Humble and laid-back, Sampson seems well suited for southern life, but he says that he’s looking forward to the change of pace that will come along with spending more time in L.A. and focusing on mainstream pop and rock music. “I’ll get to develop a whole new circle of writers out there, which is fantastic,” he says. “I remember when I first got to Nashville, how exciting it was to develop that circle, and now that will happen again in Los Angeles. It will be really refreshing.”

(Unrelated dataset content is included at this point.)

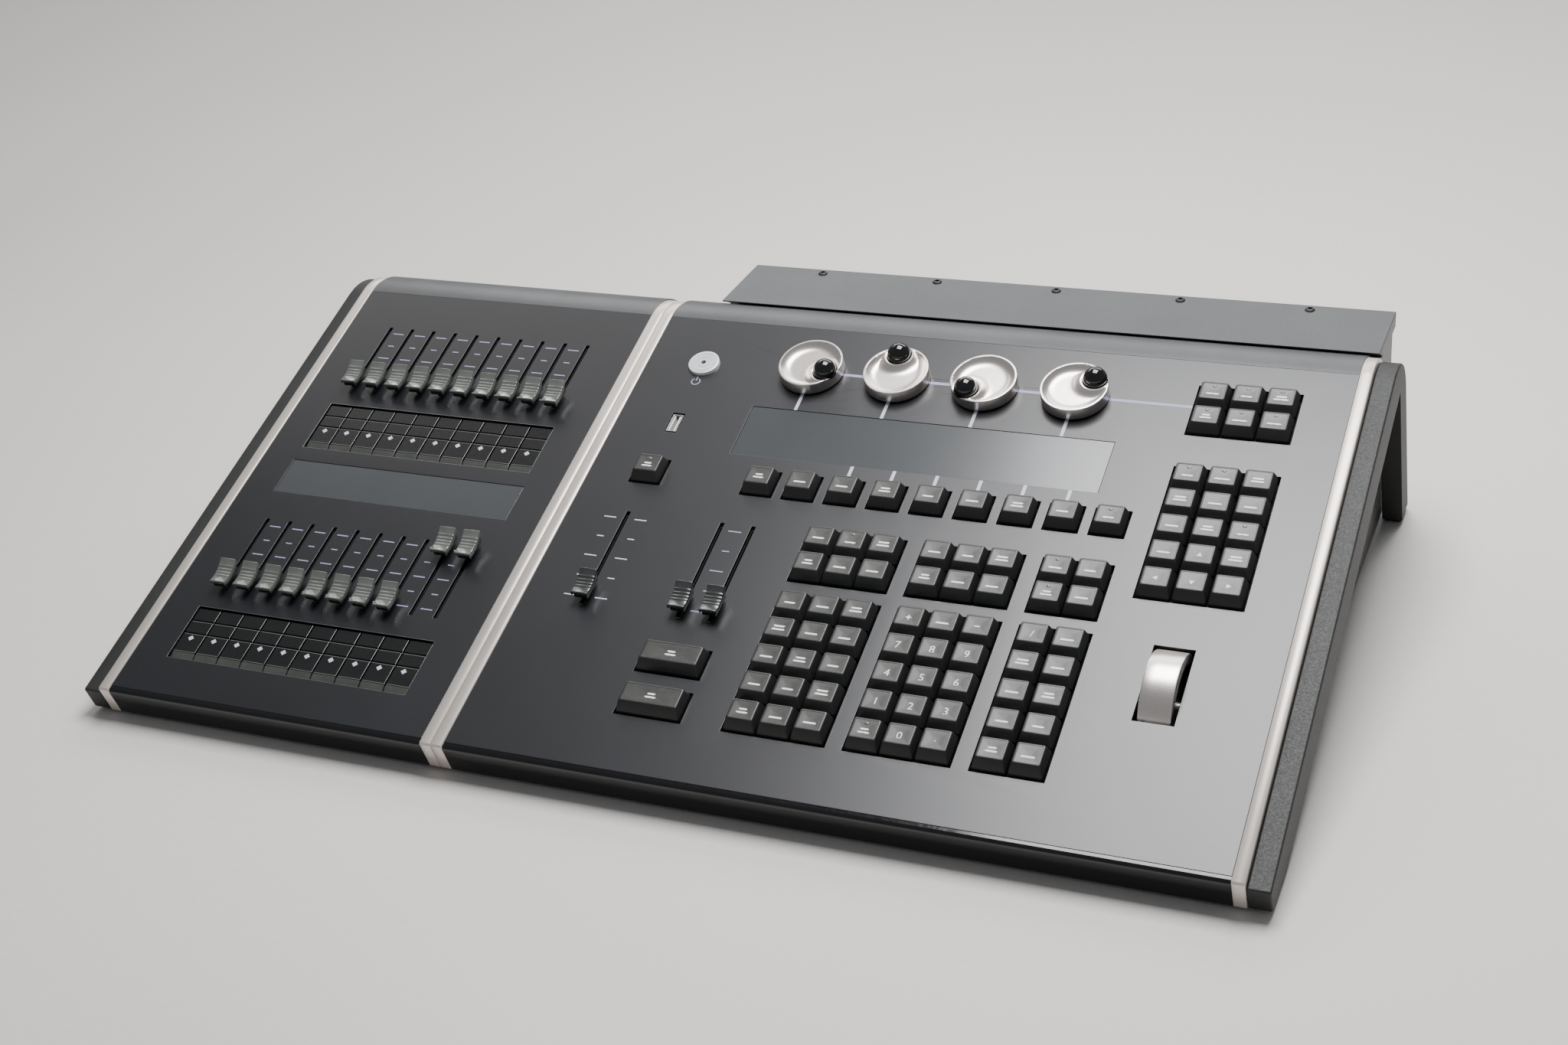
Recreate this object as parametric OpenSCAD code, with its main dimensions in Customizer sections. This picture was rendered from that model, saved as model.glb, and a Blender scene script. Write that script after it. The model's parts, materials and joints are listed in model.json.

Plus, he feels well-prepared for the new challenge. “The songwriting process, whether it’s a country song or a pop song, is really not that different. There are just different tools you use,” Sampson says. “You might use a screwdriver for a country song and hammer for a pop song; you’re painting with different colors, basically.”
So could the new “pop” color palette show up in Sampson’s next solo album, as well?
“I think it might,” he says thoughtfully. “The influences, and thus the styles of the records I’ve made, are constantly changing. And of course, I’m constantly discovering new artists that are pretty inspirational. So when I go to a fourth record, I think it could really be anything.”
Whatever it turns out to be, and wherever his career takes him, Sampson plans to continue to write every day and follow his gut. He says that these driving ideals have led to his many accomplishments, which, besides the Grammy, include multiple Juno awards, East Coast Music Association (ECMA) awards, and a Country Music Association (CMA) award, to list a few. But it seems there may be another secret to his success. He and his wife, Helen, have a six-year-old daughter, Amelie, whom Sampson says is “a great little singer” and also a spot-on critic of his work.
“Kids have sort of this visceral response to music. They don’t question why they like it, and they’re not thinking about whether it has a chance out there in the world. They’ll just say, ‘Wow, I really like this,’ or ‘Wow, this stinks.’ Those are the most valuable comments,” he laughs. “My daughter just came in the room this morning and listened to one of my mixes of a new demo, and she told me she really liked it. That usually means it’s good.”